>> Start

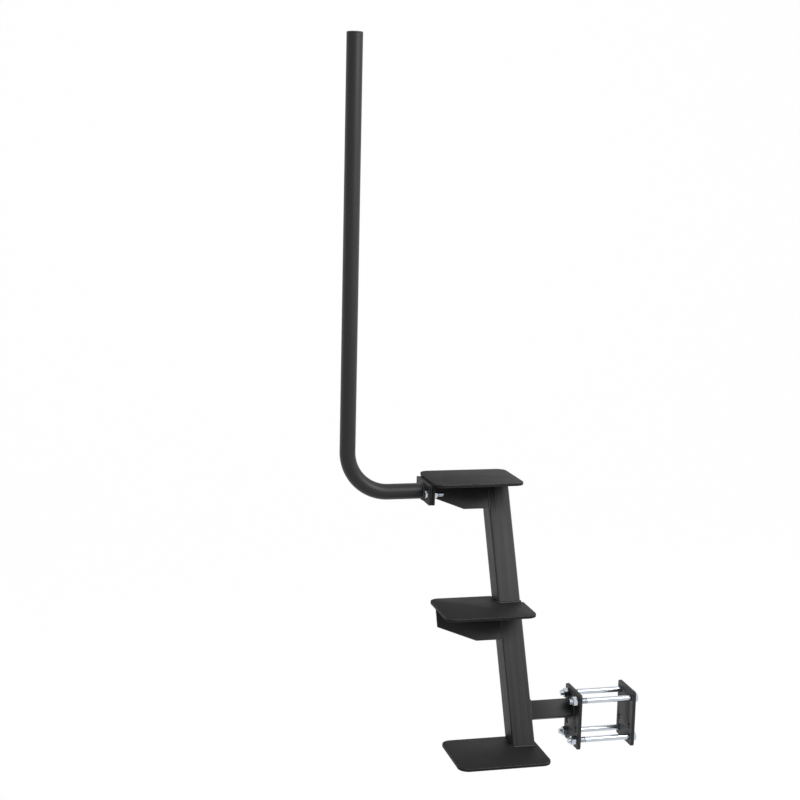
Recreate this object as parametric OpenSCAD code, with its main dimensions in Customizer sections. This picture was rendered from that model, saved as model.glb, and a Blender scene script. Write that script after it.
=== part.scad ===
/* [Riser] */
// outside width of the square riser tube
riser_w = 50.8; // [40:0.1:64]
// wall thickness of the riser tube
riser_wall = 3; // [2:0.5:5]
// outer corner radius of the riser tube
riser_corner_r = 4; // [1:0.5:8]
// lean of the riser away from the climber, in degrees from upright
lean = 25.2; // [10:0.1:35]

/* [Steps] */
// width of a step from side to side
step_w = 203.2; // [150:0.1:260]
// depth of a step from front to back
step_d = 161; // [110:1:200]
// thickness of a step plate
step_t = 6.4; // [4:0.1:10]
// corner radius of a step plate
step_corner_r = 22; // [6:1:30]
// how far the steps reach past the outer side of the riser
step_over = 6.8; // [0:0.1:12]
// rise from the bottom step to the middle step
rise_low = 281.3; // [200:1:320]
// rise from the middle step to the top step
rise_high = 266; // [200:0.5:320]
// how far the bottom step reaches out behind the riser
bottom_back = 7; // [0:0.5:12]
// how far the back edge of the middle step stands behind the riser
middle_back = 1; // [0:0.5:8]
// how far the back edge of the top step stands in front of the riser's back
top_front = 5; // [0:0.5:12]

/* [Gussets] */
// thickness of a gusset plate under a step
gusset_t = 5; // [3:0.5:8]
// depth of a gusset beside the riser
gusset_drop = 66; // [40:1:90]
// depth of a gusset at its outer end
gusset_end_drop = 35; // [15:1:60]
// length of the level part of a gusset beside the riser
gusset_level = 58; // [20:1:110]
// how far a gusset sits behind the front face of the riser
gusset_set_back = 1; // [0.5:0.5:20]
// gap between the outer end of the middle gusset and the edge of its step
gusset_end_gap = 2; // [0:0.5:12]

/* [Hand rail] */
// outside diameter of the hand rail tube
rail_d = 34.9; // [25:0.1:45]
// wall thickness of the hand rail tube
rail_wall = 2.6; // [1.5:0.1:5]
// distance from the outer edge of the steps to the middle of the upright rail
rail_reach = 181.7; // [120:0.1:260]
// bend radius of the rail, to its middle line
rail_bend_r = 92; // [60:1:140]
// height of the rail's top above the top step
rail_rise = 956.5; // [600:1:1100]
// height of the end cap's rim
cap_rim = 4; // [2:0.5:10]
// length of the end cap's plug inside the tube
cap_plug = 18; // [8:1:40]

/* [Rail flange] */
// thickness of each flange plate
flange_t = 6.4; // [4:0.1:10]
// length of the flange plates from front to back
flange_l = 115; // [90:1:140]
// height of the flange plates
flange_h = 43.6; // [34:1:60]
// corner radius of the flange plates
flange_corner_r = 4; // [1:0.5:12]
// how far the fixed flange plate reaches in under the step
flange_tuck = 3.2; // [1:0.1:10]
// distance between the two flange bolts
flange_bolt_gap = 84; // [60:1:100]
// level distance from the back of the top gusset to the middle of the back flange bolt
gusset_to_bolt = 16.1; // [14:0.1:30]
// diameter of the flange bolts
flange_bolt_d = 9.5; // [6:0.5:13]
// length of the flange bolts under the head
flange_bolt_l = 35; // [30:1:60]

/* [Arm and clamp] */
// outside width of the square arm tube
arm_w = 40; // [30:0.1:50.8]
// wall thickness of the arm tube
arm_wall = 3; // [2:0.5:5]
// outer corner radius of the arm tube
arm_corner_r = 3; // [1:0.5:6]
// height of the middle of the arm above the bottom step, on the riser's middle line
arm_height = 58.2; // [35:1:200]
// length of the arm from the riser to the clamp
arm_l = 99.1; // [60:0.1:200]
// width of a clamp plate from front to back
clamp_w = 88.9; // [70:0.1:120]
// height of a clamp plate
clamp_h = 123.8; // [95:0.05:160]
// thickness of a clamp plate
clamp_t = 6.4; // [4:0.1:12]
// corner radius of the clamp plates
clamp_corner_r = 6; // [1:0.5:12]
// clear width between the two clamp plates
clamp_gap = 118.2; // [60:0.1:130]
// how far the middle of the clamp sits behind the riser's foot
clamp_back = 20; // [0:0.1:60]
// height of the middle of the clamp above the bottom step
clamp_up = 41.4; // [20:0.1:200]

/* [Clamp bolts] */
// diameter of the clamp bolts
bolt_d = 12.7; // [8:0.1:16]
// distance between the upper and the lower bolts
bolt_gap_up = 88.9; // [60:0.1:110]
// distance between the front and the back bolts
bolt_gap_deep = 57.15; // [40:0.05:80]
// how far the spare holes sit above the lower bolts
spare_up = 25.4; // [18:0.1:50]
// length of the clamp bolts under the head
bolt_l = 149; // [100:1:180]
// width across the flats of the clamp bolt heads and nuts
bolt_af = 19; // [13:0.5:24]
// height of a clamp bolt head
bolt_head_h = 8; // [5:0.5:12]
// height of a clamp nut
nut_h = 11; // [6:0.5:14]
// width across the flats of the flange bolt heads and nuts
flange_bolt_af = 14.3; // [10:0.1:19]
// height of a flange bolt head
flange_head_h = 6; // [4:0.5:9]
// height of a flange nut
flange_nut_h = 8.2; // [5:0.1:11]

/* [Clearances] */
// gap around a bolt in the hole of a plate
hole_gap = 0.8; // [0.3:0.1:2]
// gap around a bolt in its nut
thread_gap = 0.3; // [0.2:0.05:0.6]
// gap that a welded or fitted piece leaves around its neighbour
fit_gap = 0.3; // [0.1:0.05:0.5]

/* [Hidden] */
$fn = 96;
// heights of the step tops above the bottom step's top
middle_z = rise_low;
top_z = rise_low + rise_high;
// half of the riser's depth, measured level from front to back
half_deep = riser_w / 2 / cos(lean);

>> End

Identify which lines contain the word "part" and copy each one.

- Answer to the exercise:
=== part.scad ===
// length of the level part of a gusset beside the riser